Data:
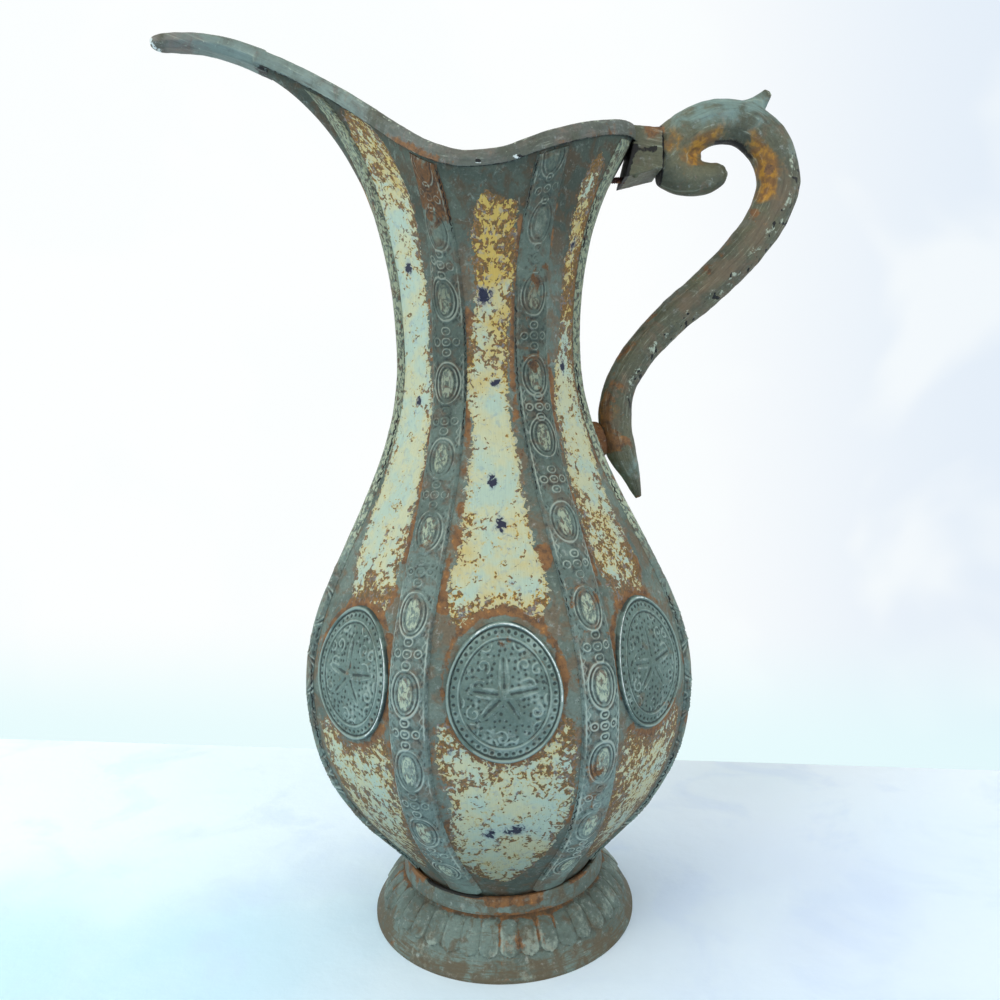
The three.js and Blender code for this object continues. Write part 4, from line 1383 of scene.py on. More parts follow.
@dataclass
class Medallions:
    """The eight pressed oval medallions."""

    cells: int = 140
    half_width: float = 23
    half_length: float = 27.5
    height: float = 142.5
    seat: float = 0.3
    sheet: float = 0.7
    dots: int = 44
    petals: tuple = ((90, 16.5), (8, 15.5), (172, 14), (300, 13.5), (224, 14))
    front_drop: float = 2.8
    dot_ring: float = 0.872
    # angle of each medallion's painted highlight on its rolled edge
    worn: tuple = (("spout_front", -8), ("front", 48), ("handle_front", 150))

    stroke_half: float = 0.42
    # Turn and distance of each scroll from the centre, turn of its start, and its way round
    scrolls: tuple = ((48, 12.5, 200, 1), (131, 12.5, 340, -1), (30, 15.5, 40, -1), (150, 15.5, 140, 1),
                      (335, 13.5, 30, 1), (205, 13.5, 150, -1), (318, 17.5, 120, -1), (222, 17.5, 60, 1),
                      (264, 14.5, 90, 1), (275, 18.0, 60, -1), (68, 17.5, 300, 1), (112, 17.5, 240, -1),
                      (355, 18.5, 200, 1), (185, 18.5, 340, -1), (15, 10.5, 90, 1), (165, 10.5, 90, -1),
                      (250, 18.2, 10, 1), (292, 18.2, 170, -1))

    def middle_line(self, side: str) -> tuple[float, Array, Array]:
        """Direction of a side's middle line, levels up it and their heights."""
        centre = SIDES.index(side) * 45.0
        levels, _ = FORM.rise(centre, 2)
        return centre, levels, FORM.profile(levels)[:, 1]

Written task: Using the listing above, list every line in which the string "from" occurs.

Written reply:
The three.js and Blender code for this object continues. Write part 4, from line 1383 of scene.py on. More parts follow.
    # Turn and distance of each scroll from the centre, turn of its start, and its way round